■ Exercise requirements: Begin with the line containing "Model this object with" and end with the line containing "down on a rail."; set down that block verbatim and nothing else.

════

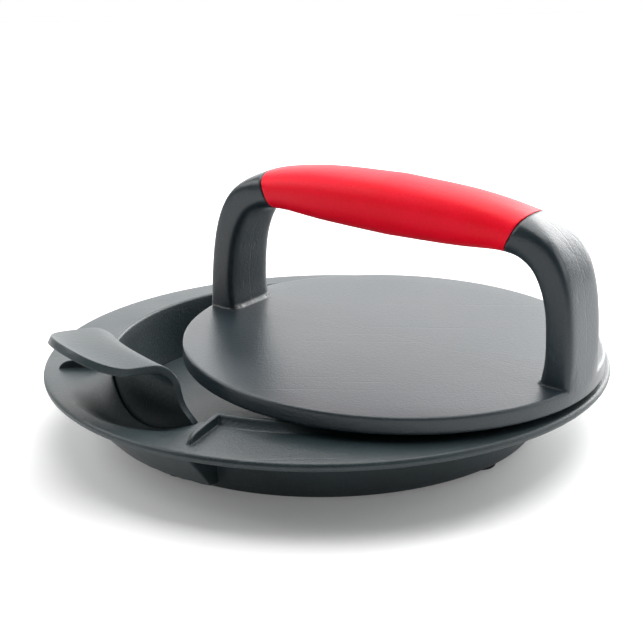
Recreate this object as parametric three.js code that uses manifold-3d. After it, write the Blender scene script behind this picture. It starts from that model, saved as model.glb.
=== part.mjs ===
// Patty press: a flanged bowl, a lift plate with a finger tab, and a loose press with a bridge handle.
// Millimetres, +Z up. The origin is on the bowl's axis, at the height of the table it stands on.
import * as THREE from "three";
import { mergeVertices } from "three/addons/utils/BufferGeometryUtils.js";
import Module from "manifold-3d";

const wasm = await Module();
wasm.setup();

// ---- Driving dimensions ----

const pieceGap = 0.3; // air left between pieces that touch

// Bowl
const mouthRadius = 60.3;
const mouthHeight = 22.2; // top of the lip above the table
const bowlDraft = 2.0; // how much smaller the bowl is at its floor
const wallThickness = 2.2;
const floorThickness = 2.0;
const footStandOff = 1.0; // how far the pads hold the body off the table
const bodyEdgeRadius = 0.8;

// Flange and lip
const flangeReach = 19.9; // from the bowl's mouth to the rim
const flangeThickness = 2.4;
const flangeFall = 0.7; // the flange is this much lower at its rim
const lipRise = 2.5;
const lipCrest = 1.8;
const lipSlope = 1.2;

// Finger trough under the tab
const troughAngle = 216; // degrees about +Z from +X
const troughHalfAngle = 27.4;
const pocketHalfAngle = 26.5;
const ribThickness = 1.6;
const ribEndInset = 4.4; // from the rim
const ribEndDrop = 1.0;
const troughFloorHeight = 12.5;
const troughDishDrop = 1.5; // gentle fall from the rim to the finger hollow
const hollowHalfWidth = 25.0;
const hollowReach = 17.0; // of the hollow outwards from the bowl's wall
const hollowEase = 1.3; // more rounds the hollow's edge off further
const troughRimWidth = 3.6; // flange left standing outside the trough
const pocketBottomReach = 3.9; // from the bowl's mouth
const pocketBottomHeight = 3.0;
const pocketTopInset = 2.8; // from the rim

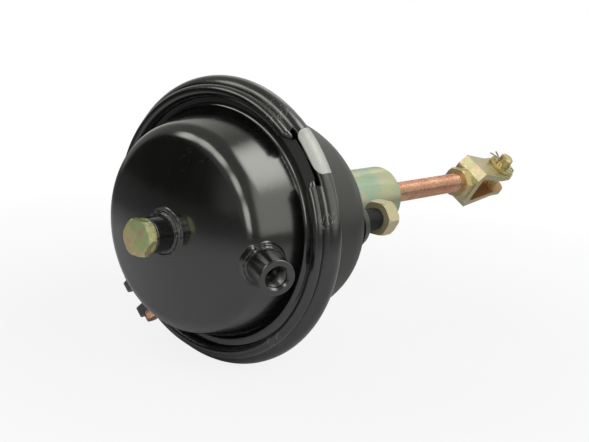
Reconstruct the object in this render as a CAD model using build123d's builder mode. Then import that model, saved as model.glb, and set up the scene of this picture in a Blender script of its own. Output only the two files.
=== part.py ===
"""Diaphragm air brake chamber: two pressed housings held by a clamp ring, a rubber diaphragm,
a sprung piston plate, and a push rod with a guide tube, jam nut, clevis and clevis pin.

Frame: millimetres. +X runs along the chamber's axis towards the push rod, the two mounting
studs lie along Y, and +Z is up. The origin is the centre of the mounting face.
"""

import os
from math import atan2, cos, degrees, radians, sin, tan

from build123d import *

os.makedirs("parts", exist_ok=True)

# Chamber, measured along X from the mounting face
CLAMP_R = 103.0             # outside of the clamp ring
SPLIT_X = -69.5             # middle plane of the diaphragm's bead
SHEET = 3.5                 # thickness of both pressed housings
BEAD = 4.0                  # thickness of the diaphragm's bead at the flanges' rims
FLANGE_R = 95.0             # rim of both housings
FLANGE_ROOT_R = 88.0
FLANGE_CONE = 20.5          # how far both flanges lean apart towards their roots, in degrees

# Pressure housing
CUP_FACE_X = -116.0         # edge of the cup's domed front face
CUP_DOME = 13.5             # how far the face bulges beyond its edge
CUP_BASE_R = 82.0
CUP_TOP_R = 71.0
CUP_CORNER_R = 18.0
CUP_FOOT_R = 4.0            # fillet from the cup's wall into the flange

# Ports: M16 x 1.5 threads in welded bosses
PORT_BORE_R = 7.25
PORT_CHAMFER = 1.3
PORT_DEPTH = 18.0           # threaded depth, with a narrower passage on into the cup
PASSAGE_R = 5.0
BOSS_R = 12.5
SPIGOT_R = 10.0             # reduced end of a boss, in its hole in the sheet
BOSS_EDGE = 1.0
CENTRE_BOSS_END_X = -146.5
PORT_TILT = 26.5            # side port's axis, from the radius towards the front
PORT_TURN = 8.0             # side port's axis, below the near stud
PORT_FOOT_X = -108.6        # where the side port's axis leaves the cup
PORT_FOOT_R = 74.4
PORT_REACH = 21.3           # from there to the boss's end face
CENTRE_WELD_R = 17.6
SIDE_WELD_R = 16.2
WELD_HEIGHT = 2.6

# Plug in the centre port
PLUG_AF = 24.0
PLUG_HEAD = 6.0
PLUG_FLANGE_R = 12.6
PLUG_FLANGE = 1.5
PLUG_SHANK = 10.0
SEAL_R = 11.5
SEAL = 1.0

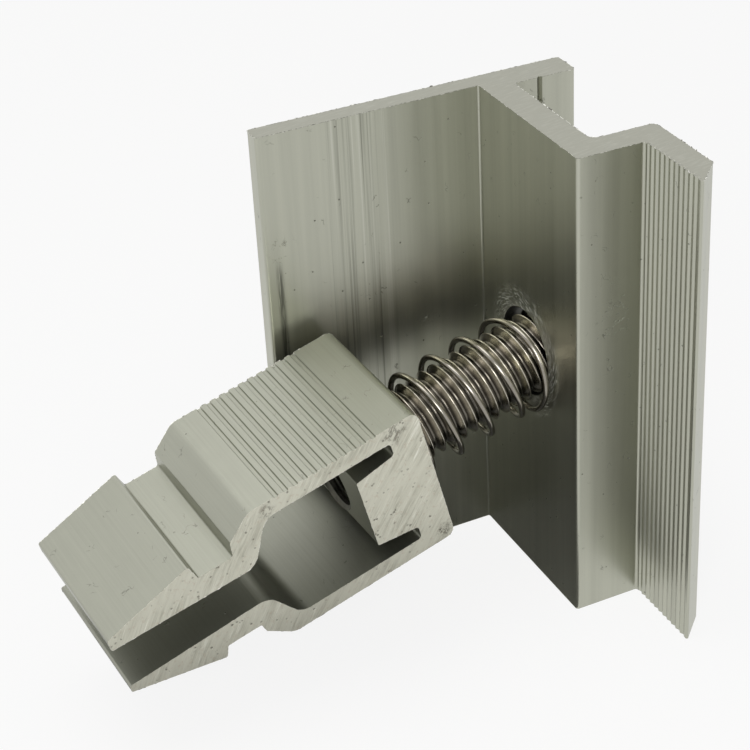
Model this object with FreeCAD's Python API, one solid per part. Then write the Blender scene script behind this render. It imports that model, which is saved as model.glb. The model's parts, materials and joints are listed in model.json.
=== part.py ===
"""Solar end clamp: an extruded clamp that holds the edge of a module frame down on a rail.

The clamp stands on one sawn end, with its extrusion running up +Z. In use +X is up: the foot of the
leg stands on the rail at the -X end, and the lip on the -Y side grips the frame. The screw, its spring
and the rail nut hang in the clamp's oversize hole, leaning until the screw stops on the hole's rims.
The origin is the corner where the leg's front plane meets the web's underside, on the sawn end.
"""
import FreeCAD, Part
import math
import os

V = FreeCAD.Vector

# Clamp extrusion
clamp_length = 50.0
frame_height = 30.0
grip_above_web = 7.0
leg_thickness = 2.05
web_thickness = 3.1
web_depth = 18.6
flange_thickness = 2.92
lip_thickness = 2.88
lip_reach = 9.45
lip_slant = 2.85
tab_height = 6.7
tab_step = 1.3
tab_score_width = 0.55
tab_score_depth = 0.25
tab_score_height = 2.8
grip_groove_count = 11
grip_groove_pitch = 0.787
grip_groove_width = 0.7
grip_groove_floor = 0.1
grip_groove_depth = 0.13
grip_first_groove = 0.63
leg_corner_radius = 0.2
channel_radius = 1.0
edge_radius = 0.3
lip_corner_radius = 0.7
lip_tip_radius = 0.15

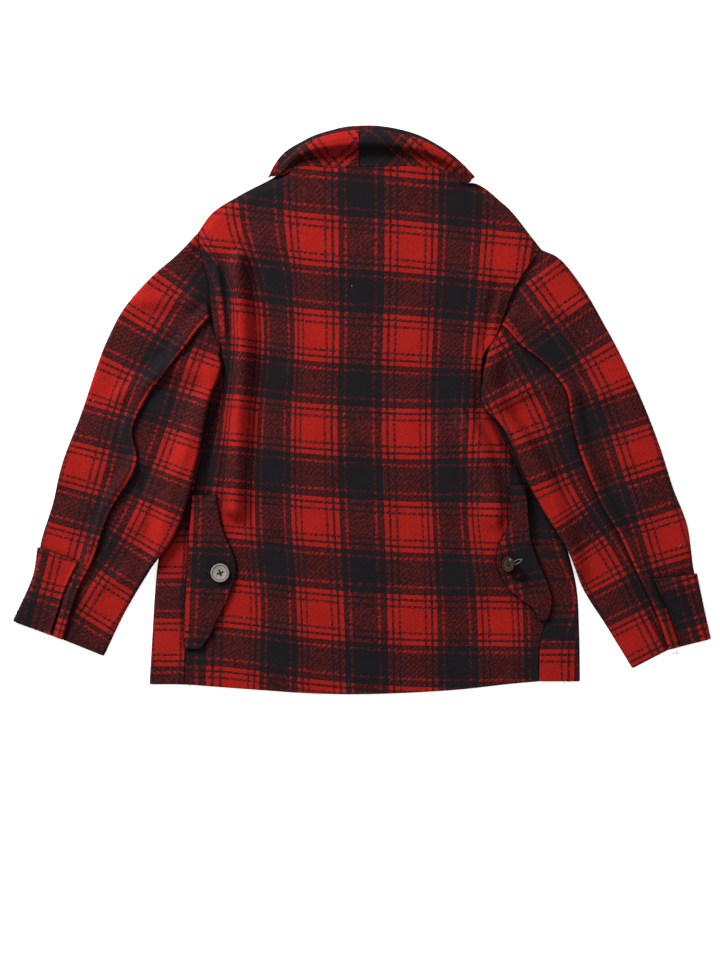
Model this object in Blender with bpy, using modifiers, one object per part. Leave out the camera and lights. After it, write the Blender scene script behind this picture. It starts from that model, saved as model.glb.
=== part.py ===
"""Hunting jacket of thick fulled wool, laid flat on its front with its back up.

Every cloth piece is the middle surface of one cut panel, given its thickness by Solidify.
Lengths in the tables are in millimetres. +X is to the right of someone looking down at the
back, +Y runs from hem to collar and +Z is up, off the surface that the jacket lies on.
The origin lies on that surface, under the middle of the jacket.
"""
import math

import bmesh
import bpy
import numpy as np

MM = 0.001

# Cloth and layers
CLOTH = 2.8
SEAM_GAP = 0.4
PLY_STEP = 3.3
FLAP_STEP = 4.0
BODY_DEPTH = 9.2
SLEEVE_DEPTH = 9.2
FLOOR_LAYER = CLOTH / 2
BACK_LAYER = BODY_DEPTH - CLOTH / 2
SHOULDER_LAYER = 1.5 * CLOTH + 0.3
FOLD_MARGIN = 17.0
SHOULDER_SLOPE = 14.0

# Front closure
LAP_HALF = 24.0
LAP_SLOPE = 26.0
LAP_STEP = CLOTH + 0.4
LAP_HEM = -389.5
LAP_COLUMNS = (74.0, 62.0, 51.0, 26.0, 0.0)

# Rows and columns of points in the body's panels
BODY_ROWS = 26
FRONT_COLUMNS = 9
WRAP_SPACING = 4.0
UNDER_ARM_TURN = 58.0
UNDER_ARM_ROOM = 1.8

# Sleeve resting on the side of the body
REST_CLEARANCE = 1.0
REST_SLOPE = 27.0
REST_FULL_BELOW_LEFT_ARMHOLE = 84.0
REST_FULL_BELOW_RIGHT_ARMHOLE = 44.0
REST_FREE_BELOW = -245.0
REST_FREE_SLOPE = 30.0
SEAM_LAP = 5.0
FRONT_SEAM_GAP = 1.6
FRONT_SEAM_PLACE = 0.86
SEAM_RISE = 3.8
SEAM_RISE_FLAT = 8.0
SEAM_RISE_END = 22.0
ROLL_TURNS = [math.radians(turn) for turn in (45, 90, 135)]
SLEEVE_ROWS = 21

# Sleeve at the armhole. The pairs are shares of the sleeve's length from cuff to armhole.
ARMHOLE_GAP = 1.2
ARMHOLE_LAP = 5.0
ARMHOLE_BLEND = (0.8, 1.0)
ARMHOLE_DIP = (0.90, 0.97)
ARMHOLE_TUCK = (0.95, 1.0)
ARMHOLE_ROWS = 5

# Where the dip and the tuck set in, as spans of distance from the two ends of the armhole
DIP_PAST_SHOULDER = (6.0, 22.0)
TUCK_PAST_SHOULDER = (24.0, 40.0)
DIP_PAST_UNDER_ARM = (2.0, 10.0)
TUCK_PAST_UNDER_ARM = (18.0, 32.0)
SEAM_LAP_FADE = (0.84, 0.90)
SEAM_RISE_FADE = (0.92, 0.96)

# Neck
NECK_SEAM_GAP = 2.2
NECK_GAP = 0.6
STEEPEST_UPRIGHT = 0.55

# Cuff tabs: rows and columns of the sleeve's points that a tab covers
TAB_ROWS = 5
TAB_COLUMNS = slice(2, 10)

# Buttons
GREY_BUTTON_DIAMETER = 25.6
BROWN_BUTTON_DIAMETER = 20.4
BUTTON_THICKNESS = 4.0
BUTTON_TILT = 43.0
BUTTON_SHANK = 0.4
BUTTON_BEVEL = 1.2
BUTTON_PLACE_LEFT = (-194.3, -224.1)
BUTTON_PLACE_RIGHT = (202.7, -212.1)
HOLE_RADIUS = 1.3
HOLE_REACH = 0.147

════

■ Answer:
Model this object with FreeCAD's Python API, one solid per part. Then write the Blender scene script behind this render. It imports that model, which is saved as model.glb. The model's parts, materials and joints are listed in model.json.
=== part.py ===
"""Solar end clamp: an extruded clamp that holds the edge of a module frame down on a rail.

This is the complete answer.